Trudeau also says those who received emergency benefits and made up to $75,000 in taxable income won’t have to pay interest on 2020 tax debt until next year.

Employment Minister Carla Qualtrough says it’s not yet clear how many of the roughly 400,000 self-employed Canadians who got letters are affected by the reversal.

“We will have a better clarity on the number of people who are impacted by this when people file their taxes,” Qualtrough said.

“We have a sense of a possible range, but it’s really difficult right now because so many haven’t filed their 2020 taxes.”

Qualtrough says the tweak announced Tuesday was meant to address a specific problem.

“We are dealing here with a subset of the nine-million Canadians who applied for CERB who legitimately and honestly relied on misinformation we provided,” the employment minister admitted.

“That’s the problem we’re solving here today.”

Hundreds of thousands of Canadians who’d applied for the benefit last year were originally left confused by instructions from C-R-A about how to calculate whether they qualified for the benefit.

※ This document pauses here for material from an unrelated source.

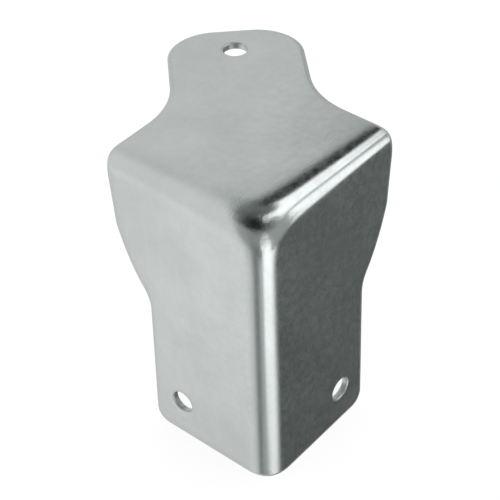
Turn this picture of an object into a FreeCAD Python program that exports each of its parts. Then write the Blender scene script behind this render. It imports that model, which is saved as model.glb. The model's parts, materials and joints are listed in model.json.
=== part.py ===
import FreeCAD, Part
import math
import os

# Flight case corner: one steel pressing that wraps the corner of a case.
# Two walls run down the case's upright edge, and a top plate lies on its top corner.
# The three meet in folds that widen from the shoulders to a ball over the case's corner.
# Sizes are in millimetres. Reaches and drops are measured from the pressing's
# outer faces, as a rule laid on the finished corner would read them.
# The origin is the case's corner, where the three inner faces would meet.
# X and Y run along the case's top edges, and Z is up.

# Sheet, and the outer radii of its folds: even down the upright fold and round the ball,
# then tighter along the two top folds to the shoulders
sheet_thickness = 1.5
upright_fold_radius = 5.6
shoulder_fold_radius = 3.5

# Wall outline: broad shoulders, a wing, a bulged flank, a neck and a foot
overall_height = 68.2
shoulder_width = 40.0
wing_width = 39.1
wing_drop = 17.2
wing_round = 5.4
flank_bulge = 0.75
neck_width = 31.3
neck_drop = 33.2
neck_round = 8.0
foot_width = 32.2
foot_round = 3.2

# Top outline: flared shoulders, then a tab along the diagonal of the case's top
shoulder_flare = 0.6
tab_width = 29.3
tab_reach = 71.45
tab_root_round = 19.5
tab_end_round = 10.4

# Rivet holes: one low in each wall and one near the end of the tab
rivet_diameter = 4.8
rivet_clearance = 0.2
wall_hole_reach = 24.2
wall_hole_above_foot = 9.5
tab_hole_from_end = 8.2

# Sheared edges of the blank, broken all round
edge_break = 0.3

# How far a cutting solid runs past what it cuts
overrun = 5.0

# How close two points lie when they are the same point
same_point = 1e-5

hole_radius = rivet_diameter / 2 + rivet_clearance
up = FreeCAD.Vector(0, 0, 1)
to_back = FreeCAD.Vector(0, 1, 0)
mirror_normal = FreeCAD.Vector(1, 1, 0)


def wall_point(reach, drop):
    """Point in the front wall's outline, a reach from its upright fold and a drop from the top."""
    return FreeCAD.Vector(sheet_thickness - reach, 0, sheet_thickness - drop)


def diagonal_point(reach, aside):
    """Point on the top's inner face, reach along the diagonal and aside towards the right wall."""
    left = (reach - aside) / math.sqrt(2)
    right = (reach + aside) / math.sqrt(2)
    return FreeCAD.Vector(sheet_thickness - left, right - sheet_thickness, 0)


def mirrored(shape):
    """The same shape on the other side of the corner's diagonal plane."""
    return shape.mirror(FreeCAD.Vector(0, 0, 0), mirror_normal)


def folded_block(inset):
    """Solid corner, inset from the outer faces, its three edges rounded as the sheet folds over it."""
    width = shoulder_width - inset
    height = overall_height - inset
    face = sheet_thickness - inset
    corner = FreeCAD.Vector(face, -face, face)
    block = Part.makeBox(width, width, height, corner - FreeCAD.Vector(width, 0, height))
    folds = []
    for number, edge in enumerate(block.Edges, 1):
        ends = [vertex.Point for vertex in edge.Vertexes]
        if edge.Orientation == "Reversed":
            ends.reverse()
        if corner.isEqual(ends[0], same_point) or corner.isEqual(ends[1], same_point):
            upright = abs(ends[0].z - ends[1].z) > same_point
            far_radius = upright_fold_radius if upright else shoulder_fold_radius
            radii = [upright_fold_radius - inset, far_radius - inset]
            if corner.isEqual(ends[1], same_point):
                radii.reverse()
            folds.append((number, radii[0], radii[1]))
    document = FreeCAD.newDocument()
    sharp = document.addObject("Part::Feature")
    sharp.Shape = block
    rounded = document.addObject("Part::Fillet")
    rounded.Base = sharp
    rounded.Edges = folds
    document.recompute()
    return rounded.Shape.Solids[0]


def round_corners(prism, direction, corners):
    """Round the prism's edges that run along direction through the given corners."""
    for corner, radius in corners:
        edges = []
        for edge in prism.Edges:
            offsets = [(vertex.Point - corner).cross(direction).Length for vertex in edge.Vertexes]
            if max(offsets) < same_point:
                edges.append(edge)
        prism = prism.makeFillet(radius, edges)
    return prism


def wall_trim():
    """What trimming leaves, seen from the front and run through from front to back.

    The outline is straight past the folds, so that the taper starts on flat sheet.
    """
    far = tab_reach + overrun
    head = wall_point(far, upright_fold_radius)
    shoulder = wall_point(shoulder_width, upright_fold_radius)
    wing = wall_point(wing_width, wing_drop)
    neck = wall_point(neck_width, neck_drop)
    foot = wall_point(foot_width, overall_height)
    chord = neck - wing
    bulge_way = FreeCAD.Vector(-abs(chord.z), 0, -abs(chord.x)).normalize()
    bulge = (wing + neck) * 0.5 + bulge_way * flank_bulge
    outline = [
        Part.LineSegment(head, shoulder),
        Part.LineSegment(shoulder, wing),
        Part.Arc(wing, bulge, neck),
        Part.LineSegment(neck, foot),
        Part.LineSegment(foot, wall_point(-overrun, overall_height)),
        Part.LineSegment(wall_point(-overrun, overall_height), wall_point(-overrun, -overrun)),
        Part.LineSegment(wall_point(-overrun, -overrun), wall_point(far, -overrun)),
        Part.LineSegment(wall_point(far, -overrun), head),
    ]
    front = FreeCAD.Vector(0, -sheet_thickness - overrun, 0)
    face = Part.Face(Part.Wire([segment.toShape() for segment in outline]))
    face.translate(front)
    prism = face.extrude(to_back * (far + overrun))
    corners = [(wing, wing_round), (neck, neck_round), (foot, foot_round)]
    return round_corners(prism, to_back, corners)


def tab_plate():
    """Flat of the top from inside the folds out to the end of the tab."""
    half = tab_width / 2
    flared = shoulder_width + shoulder_flare
    root_reach = flared * math.sqrt(2) - half
    past_fold = upright_fold_radius - sheet_thickness
    fold_edge = FreeCAD.Vector(sheet_thickness - shoulder_width, past_fold, 0)
    left_side = [fold_edge, diagonal_point(root_reach, -half), diagonal_point(tab_reach, -half)]
    right_side = [FreeCAD.Vector(-point.y, -point.x, 0) for point in reversed(left_side)]
    outline = left_side + right_side
    plate = Part.Face(Part.makePolygon(outline + outline[:1])).extrude(up * sheet_thickness)
    corners = [
        (left_side[1], tab_root_round),
        (left_side[2], tab_end_round),
        (right_side[0], tab_end_round),
        (right_side[1], tab_root_round),
    ]
    return round_corners(plate, up, corners)


def rivet_holes():
    """The three round holes, as the punches that make them."""
    punch = sheet_thickness + 2 * overrun
    in_wall = wall_point(wall_hole_reach, overall_height - wall_hole_above_foot)
    front = Part.makeCylinder(hole_radius, punch, in_wall - to_back * (sheet_thickness + overrun), to_back)
    in_tab = diagonal_point(tab_reach - tab_hole_from_end, 0)
    top = Part.makeCylinder(hole_radius, punch, in_tab - up * overrun, up)
    return [front, mirrored(front), top]


def edges_broken(sheet):
    """Break every edge where the sheet's skins meet its sheared sides."""
    rim = []
    for face in sheet.Faces:
        across = [abs(edge.Length - sheet_thickness) < same_point for edge in face.Edges]
        if any(across):
            rim += [edge for edge, short in zip(face.Edges, across) if not short]
    return sheet.makeChamfer(edge_break, rim)


def case_corner():
    """The whole pressing: folded sheet with its tab, trimmed, deburred and pierced."""
    sheet = folded_block(0).cut(folded_block(sheet_thickness))
    blank = sheet.fuse(tab_plate()).removeSplitter()
    trim = wall_trim()
    trimmed = blank.common(trim).common(mirrored(trim))
    return edges_broken(trimmed).cut(rivet_holes())


os.makedirs("parts", exist_ok=True)
corner = case_corner()
corner.exportStep("parts/case_corner.step")
print("valid", corner.isValid(), "solids", len(corner.Solids), "faces", len(corner.Faces), "volume", corner.Volume)
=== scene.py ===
"""Flight case corner: one zinc plated steel pressing, dressed and lit for its picture.

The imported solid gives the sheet's thickness, its outer faces and its three rivet holes.
The pressing is meshed again on those, with the soft onset of its folds, the drawn ball
over the case's corner and the rolled rim that the press tool leaves.
"""

import json
import logging
import math
from dataclasses import dataclass, field
from enum import Enum

import bmesh
import bpy
import numpy as np
from mathutils import Matrix, Vector
from mathutils.geometry import delaunay_2d_cdt


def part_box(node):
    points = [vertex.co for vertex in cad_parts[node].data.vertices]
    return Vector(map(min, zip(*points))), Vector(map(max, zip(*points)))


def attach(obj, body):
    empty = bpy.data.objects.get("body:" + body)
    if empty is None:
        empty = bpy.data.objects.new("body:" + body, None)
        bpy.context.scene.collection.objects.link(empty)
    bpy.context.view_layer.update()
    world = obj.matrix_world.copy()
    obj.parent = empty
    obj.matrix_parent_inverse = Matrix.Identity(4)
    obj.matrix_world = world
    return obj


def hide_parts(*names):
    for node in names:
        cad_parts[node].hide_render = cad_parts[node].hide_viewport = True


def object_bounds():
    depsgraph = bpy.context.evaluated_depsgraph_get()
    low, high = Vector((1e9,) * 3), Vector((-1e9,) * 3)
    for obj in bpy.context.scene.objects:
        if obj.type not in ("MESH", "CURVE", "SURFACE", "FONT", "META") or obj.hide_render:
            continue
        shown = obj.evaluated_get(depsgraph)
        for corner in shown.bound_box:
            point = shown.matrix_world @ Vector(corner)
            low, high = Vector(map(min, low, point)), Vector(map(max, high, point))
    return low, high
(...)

The Trudeau government sided with NDP demands to make the new Employment Insurance payments equal to that of the CERB of $2,000 per month.

In mid-December, some 441,000 people received letters from the C-R-A, questioning their eligibility for the CERB, and warning they may owe back some of the payments.

Groups that support them warned repayment efforts could lead many to become homeless and asked the government to grant amnesty for any of these youth who received the CERB.

Ottawa announced the CERB extension and introduced the benefit’s replacement on Aug. 20.